The videos below were launched at a public screening and dialogue event launched at the Beaty Biodiversity Museum in Vancouver. These include 'Reflection' by Ryanne Bergler, 'Xwmélts'stn/ Xʷməθkʷəy̓əma?/Capilano' by Xian Da Shi, 'Healing in Blue' by Tess Snaden, 'Deer Lake' by Atanaz Khandan-Barani, '亡灵岛' (Deadman's Island) by Andy H. Gao, and 'The Price Tag of the Sea' by Aino Keinaenen.
In this short film, Reflection (Canada, 2019), I explored the Capilano River in North Vancouver, BC, Canada, and the importance of our water sources. The Capilano River is on the traditional, ancestral and unceded territories of the xʷməθkʷəy̓əm (Musqueam), Sḵwx̱wú7mesh (Squamish), and səl’il’wətaʔ (Tsleil-Waututh). I reflected on my connection to this water source as I have lived nearby and have regularly visited this river for the past 14 years. I have introduced the river with both the traditional Indigenous and English names to respectively honour and include all the peoples who previously and currently share and care for the Capilano River and its surrounding areas. The Musqueam and Tsleil-Waututh peoples share the same name, followed by the Squamish names. Visually and technically, I was influenced by filmmaker Gregory Coyes’ Slow Media approach to capturing stunning images of nature and spaces within the environment. We, the visitors, the guests on this land...must nurture and take care of the water to support the plants and animals we have disrupted. The time is now, we all need to take meaningful actions every day to use less water…to properly dispose of or recycle items…or sign petitions to support the health of the Earth and all living things. We can protect and heal our waters and our Earth if we connect with one another, with nature, and with the sources of our water.
Water is an essential part of our daily lives. Not only is our body made of 70% water, no industry is possible without it. However, while most water advocacy is centered solely around the preservation of species and ecosystems, this film tries to dig deeper to try to uncover the reason for the neglect humans have for water and water rights. The film Xwmélts'stn/ Xʷməθkʷəy̓əma?/Capilano (Canada, 2019), is directed and produced by Xian Da Shi, a Chinese Canadian design student currently residing in the city of Vancouver, in British Columbia, [Canada], where most of the storytelling of this film takes place. Throughout the film, Xian Da tries to connect humanity’s neglect for water to the abuse of First Nations' communities on the coast of British Columbia.
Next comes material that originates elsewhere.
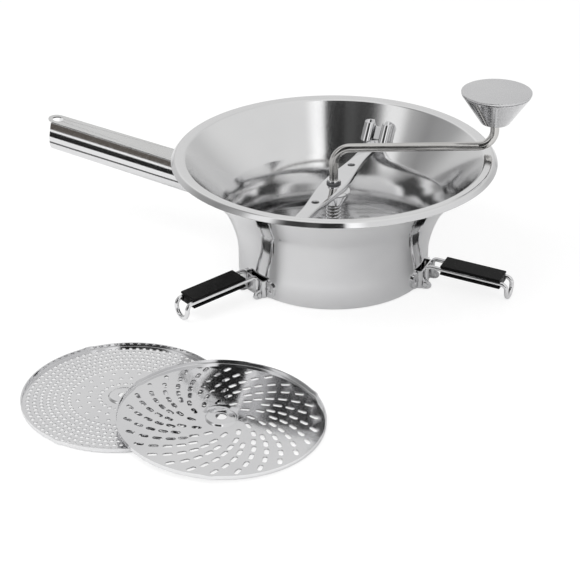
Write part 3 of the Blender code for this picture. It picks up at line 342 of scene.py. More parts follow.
def make_plain(name, light, dark, smooth, rough, bump, scale, shine):
    material, nodes, links = new_material(name)
    shader = nodes["Principled BSDF"]
    shader.inputs["Specular IOR Level"].default_value = shine
    coordinates = nodes.new("ShaderNodeTexCoord").outputs["Object"]
    cloud = add_noise(nodes, links, coordinates, scale / 10, 3)
    mix = nodes.new("ShaderNodeMix")
    mix.data_type = "RGBA"
    mix.inputs["A"].default_value = (*light, 1)
    mix.inputs["B"].default_value = (*dark, 1)
    links.new(map_range(nodes, links, cloud, 0, 1), mix.inputs["Factor"])
    links.new(mix.outputs["Result"], shader.inputs["Base Color"])
    grain = add_noise(nodes, links, coordinates, scale, 4)
    links.new(map_range(nodes, links, grain, smooth, rough), shader.inputs["Roughness"])
    add_bump(nodes, links, shader, grain, bump, 0.1 * MM)
    return material


POLISHED = make_metal("polished_steel", (0.80, 0.80, 0.805), (0.74, 0.74, 0.75), 0.05, 0.10, 0.12)
SPUN = make_metal("spun_steel", (0.82, 0.82, 0.82), (0.77, 0.77, 0.775), 0.10, 0.16, 0.06, (1, 1, 0.08))
BRIGHT = make_metal("bright_wire", (0.82, 0.82, 0.825), (0.76, 0.76, 0.77), 0.07, 0.13, 0.05)
DRAWN = make_metal("drawn_rod", (0.66, 0.65, 0.635), (0.56, 0.55, 0.535), 0.08, 0.15, 0.05)
SATIN = make_metal("satin_steel", (0.74, 0.74, 0.745), (0.66, 0.66, 0.67), 0.26, 0.36, 0.05, (1, 1, 1))
BRUSHED = make_metal(
    "brushed_steel", (0.76, 0.76, 0.755), (0.70, 0.70, 0.695), 0.20, 0.30, 0.04, (0.05, 1, 1)
)
RUBBER = make_plain(
    "black_rubber", (0.004, 0.004, 0.004), (0.007, 0.007, 0.007), 0.16, 0.26, 0.10, 700, 0.06
)
NYLON = make_plain("dark_nylon", (0.08, 0.08, 0.085), (0.11, 0.11, 0.115), 0.40, 0.52, 0.2, 900, 0.4)


# Mesh helpers

def polar(radius, angle, height):
    return Vector((radius * math.cos(angle), radius * math.sin(angle), height))


def circle_points(radius, sides, centre=(0, 0), turn=0):
    points = []
    for side in range(sides):
        angle = turn + 2 * math.pi * side / sides
        points.append((centre[0] + radius * math.cos(angle), centre[1] + radius * math.sin(angle)))
    return points


def bend_path(corners, radii, steps):
    """Round the corners of a path of points; a radius of 0 keeps its corner."""
    path = [Vector(corners[0])]
    for index in range(1, len(corners) - 1):
        corner = Vector(corners[index])
        radius = radii[index - 1]
        if radius == 0:
            path.append(corner)
            continue
        arriving = (corner - Vector(corners[index - 1])).normalized()
        leaving = (Vector(corners[index + 1]) - corner).normalized()
        angle = arriving.angle(leaving)
        start = corner - arriving * radius * math.tan(angle / 2)
        inward = (leaving - arriving * math.cos(angle)).normalized()
        centre = start + inward * radius
        for step in range(steps + 1):
            swing = angle * step / steps
            path.append(centre - inward * radius * math.cos(swing) + arriving * radius * math.sin(swing))
    path.append(Vector(corners[-1]))
    return path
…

With the aforementioned juxtaposition, Xian Da tries to draw the conclusion that the reason behind both forms of neglect is selfishness.
Growing up, I grounded myself to the bodies of water that surrounded me. When I moved across the country away from my family at age 18, the water is where I found a sense of home. “I have grown up being healed by the sound of water.” This sentence is the second sentence in my video, Healing in Blue (Canada, 2019), following one stating that the song being played was composed and recorded at Deer Lake. I feel as though it summarizes why I am saying thank you and why this thank you is through song. Through examining our relationships with water, the question of how we say thank you, or if we are saying thank you at all, became more and more important. In my video, I am showing my first thank you to the water through a song I played as it sang along. This thank you is not a grand gesture. It is not a quick fix to water pollution. It is simply me taking a few minutes out of my day to acknowledge and appreciate the important role water plays in my life. It is a small step towards changing the way I think about water and, in turn, changing the way I treat it.
Deer Lake (Canada, 2019) by Atanaz Khandan-Barani. A short video made through the Making Waveforms outdoor education-meets-art activism course at the Emily Carr University of Art + Design (Vancouver, Canada).
My name is Haoluan Gao, but mostly I go by Andy. I was born and raised in Beijing China, and came to Vancouver as an international student about 6 years ago. Within my video, 亡灵岛 or Deadman's Island (Canada, 2019), I documented my relationship with Lost Lagoon based on my personal experience and understanding of the place through my voice and camera lens. I took the poem Lost Lagoon by E. Pauline Johnson which she included in her book Legends of Vancouver (1911). I tried to stand in her shoes first and experience what she might have seen, heard and felt at this location back in the day. Then I went back to the location and tried to experience the same place as her, but in my own perspective at a different time period. I translated the poem into my own native language (Mandarin) and put this into the video, as a way to show respect to what she did for the Squamish language . One thing I realized during this process is that what we did for this course, which is documenting our relationship with water, is actually something everybody is doing on a daily basis. Of course, it doesn’t necessarily have to be in the form of a short film. It could be anything. It could be a selfie you took with your phone on a beautiful lake while traveling, or a photograph you took with your camera of a sunset on your favourite beach, or even just a couple sketches of waveforms in your sketchbook. If you think carefully, our relationships with water have always been closer than we think. Water is everywhere. It’s just because water is an element so common in our daily life, that we don’t really notice it even though it is all around us.
Aino Keinaenen’s The Price Tag of the Sea (Canada, 2019) is a short media piece exploring the relationships people in the modern world share with water bodies, specifically the oceans. The work intends to merge different methods of storytelling to create a narrative that is easily communicable to a variety of audiences. In her piece, she discusses peoples' relationships with the oceans and how industrialism and urbanism has changed them. Walking around in Vancouver, the houses that rise by the beach and the boats that are on the sea aren’t a normal part of the average citizen’s life as they are in many less urbanized settlements of people, or what would have been before the industrialization and colonization of Vancouver. This piece shows how this affects Vancouver’s relationship with its environment and waterways, and how the residents experience difficulty feeling connected with something they don’t interact with. Aino Keinaenen is a multidisciplinary artist, and this is one of her first pieces working with storytelling through film.